Wie wir Kollegen genauer einschätzen können:
- Rahmenbedingung schaffen: Habe ich die notwendigen Zeit, Konzentration und Informationen um ein akkurates Urteil zu fällen?
- Bewusst auf die Situation achten: Was können situationale Einflussfaktoren sein? Unterschätze ich sie vielleicht? Interpretiere ich das Verhalten richtig?
- Situationen vergleichen: Verhält sich die Person in diesen Situationen immer so? Würden sich andere Personen in der gleichen Situation ebenso verhalten? Verhält sich die Person in anderen Situationen genau so?
- Eigenen Einfluss bedenken: Was ist mein eigener Beitrag zu ihrem Verhalten? Was müsste sie konkret machen um mein Urteil zu ändern? Sind die Anforderungen realistisch und der Person bekannt?

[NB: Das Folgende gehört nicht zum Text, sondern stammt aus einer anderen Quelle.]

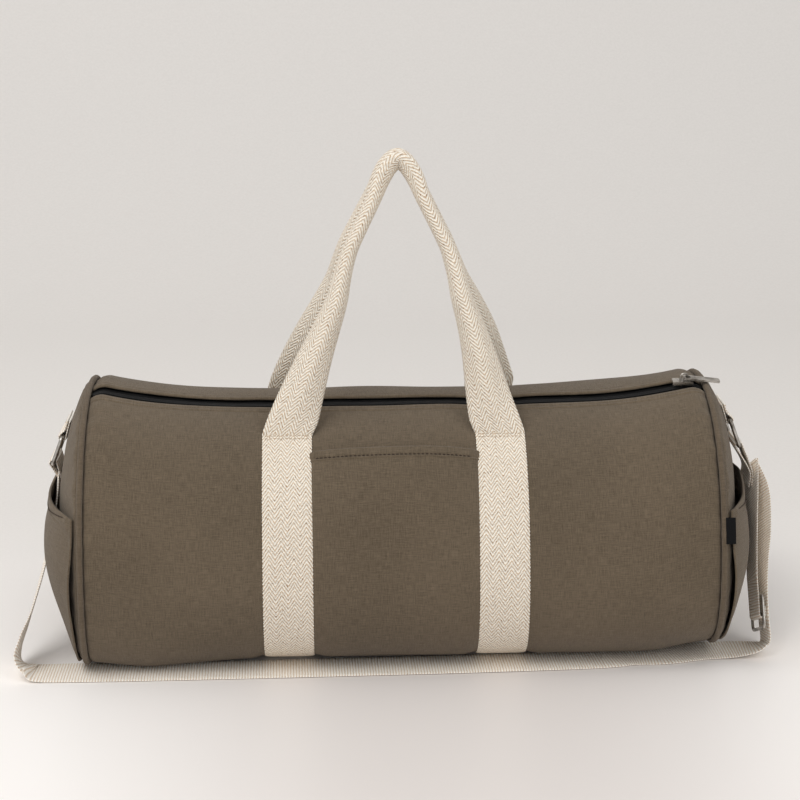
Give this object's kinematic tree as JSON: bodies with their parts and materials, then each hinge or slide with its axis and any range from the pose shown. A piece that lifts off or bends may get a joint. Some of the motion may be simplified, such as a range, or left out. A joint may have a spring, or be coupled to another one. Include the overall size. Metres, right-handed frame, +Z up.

Warum ein zweiter Blick oft wichtig ist
Gerade wenn man mit Kollegen wiederholt zusammen arbeiten muss und auf ihr Wissen angewiesen ist, lohnt sich oft ein zweiter, kritischer Blick auf die Person um vielleicht vernachlässigte situationale Einflüsse zu identifizieren (siehe Kasten). Dies muss bewusst gemacht werden, denn leider verschwinden solche Fehleinschätzung nur selten von alleine: Es gibt viele Prozesse, welche die erste Einschätzung – unabhängig von ihrer Richtigkeit – aufrecht erhalten. Zum Beispiel rufen wir durch unsere eigenen Verhaltensweisen passende Verhaltensweisen bei unserem Gegenüber hervor: Wenn ich dem Kollegen nichts zutraue, gebe ich ihm auch keine Aufgaben, an denen er sein Können beweisen kann. Auch haben wir die Angewohnheit, eher nach bestätigenden Informationen zu suchen und Abweichungen davon zu ignorieren.
Man wird nicht in allen Fällen ein negatives Bild korrigieren können, aber wenn dies möglich ist, wird die Interaktion wesentlich angenehmer und der Wissensaustausch extrem erleichtert.
Literaturnachweis: Gilbert, D. T. (1995). Attribution and interpersonal perception. In A. Tesser (Ed.) Advanced Social Psychology. New York: McGraw Hill.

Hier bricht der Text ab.